Mother's Day in 10 Steps


How to make it through Mother's Day without you - 10 Easy Steps

Step 1) Look at photos of you on my phone. Remember what it was like to feel you, make you smile, make you laugh. Remind myself just how beautiful you were. Feel gratitude that I had you. Feel sadness that I don't anymore.

Step 2) Read kind messages that come in wishing me a Mother's Day. Feel kind of better; the reassurance that I am not alone today helps. Try to stuff the imagined scenarios of us celebrating this day together down deep. Stop looking at photos as the mix of emptiness and anxiety becomes too intense. Feel immediate guilt for not looking at photos.

Step 3) Meet mom for shopping at a store we used to shop at together. Actively avoid the racks of baby clothes we would have looked through.

Step 4) Have lunch with mom. Light candles for you and Nanny Terry. Feel thankful for having a supportive mother who understands the need to escape commercial Mother's Day activities. Imagine that Nanny has found you where ever you are and is taking you swimming. Believe that she would recognize your big eyes, and teach you how to hold the edge and practice your kicks like she did with me and your Aunty Lauren. 

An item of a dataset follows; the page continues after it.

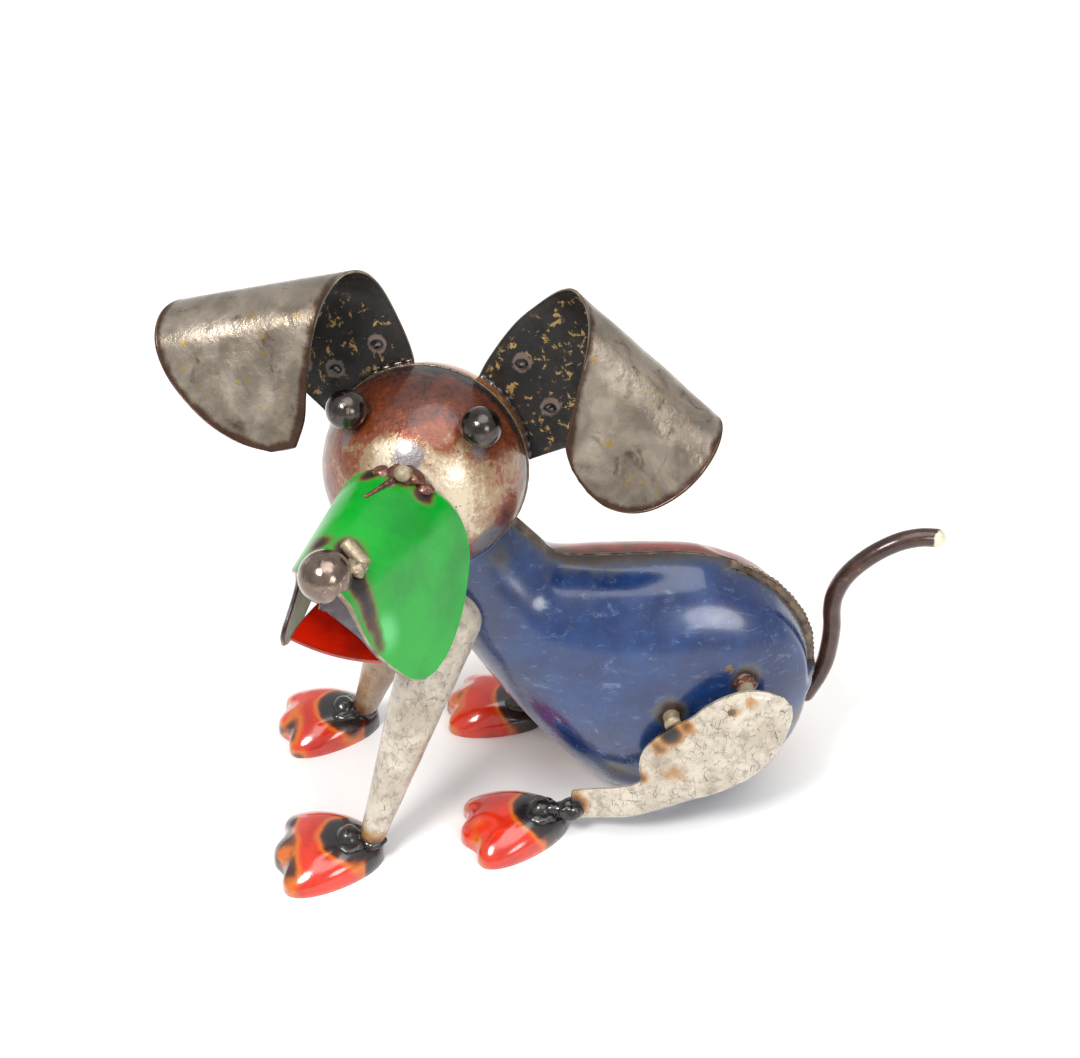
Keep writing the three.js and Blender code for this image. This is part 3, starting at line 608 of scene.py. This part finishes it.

Step 5) BREAK Go see a funny movie, have a much needed break from thinking.

Step 6) Take a walk after movie, find robin's egg on sidewalk. Look around for the tree that they might have been from, but there are no trees around. Find another robin's egg down the street. A few blocks further, another egg. No trees or nests nearby. Feel you. Feel a brief sense of peace as I know they are from you. They have to be, right? Start thinking of possible explanations of how the eggs could have gotten there. Tell my logical brain to stop, and go back to enjoy the feeling of lightness again.

Step 7) Stop at a winery to taste favorite bubbles. Fight back tears as happy couple enters wine shop with baby boy. Try to ignore the sound of his little voice, the sound of his mom giving him loud kisses, the sound of his proud dad boasting about how happy his son is. Ignore stranger who happily wishes us a Happy Mother's Day!!! as we leave.

Step 8) Start to feel the heaviness moving upwards. Push it down. Fight the sad, the pain, the sore, the broken, the missing. Talk about safe things. Talk about the things we go to when we want to avoid the big hurt that is sitting right there between us. When someone used to sit in front of the TV, Nanny Terry used to say, "you make a better door than a window". Right now the hurt has become the door. I could ignore the faint, thin glass-like barrier earlier but now I am so tired that the thoughts have become thick and heavy. They are so much harder to overlook, they take so much more effort to push away.

Step 9) Cry on the drive home. Feel the rush of everything that has been pushed aside all day come up quickly like a fierce tidal wave. The pain that has been tightly crumpled into a ball like a piece of paper that is ready to be throw out slowly starts to unfurl. The hurt pulses through my body. From the tips of my toes to the top of my head, the familiar feeling of heaviness returns to all the nooks and crannies within me and settles in comfortably. So comfortable it's irritating. You're supposed to be here with me, I say out loud to nobody. You're supposed to be here in the backseat right now. You're supposed to be here. And then finally, I miss you so much Caius.

Step 10) Take sleeping pill that is now necessary to have a decent sleep. Wake up ten hours later, exhausted. Take a deep breath. Repeat*

*modify activities as necessary.

Warning: feelings will repeat despite modification of activities. Feelings may intensify.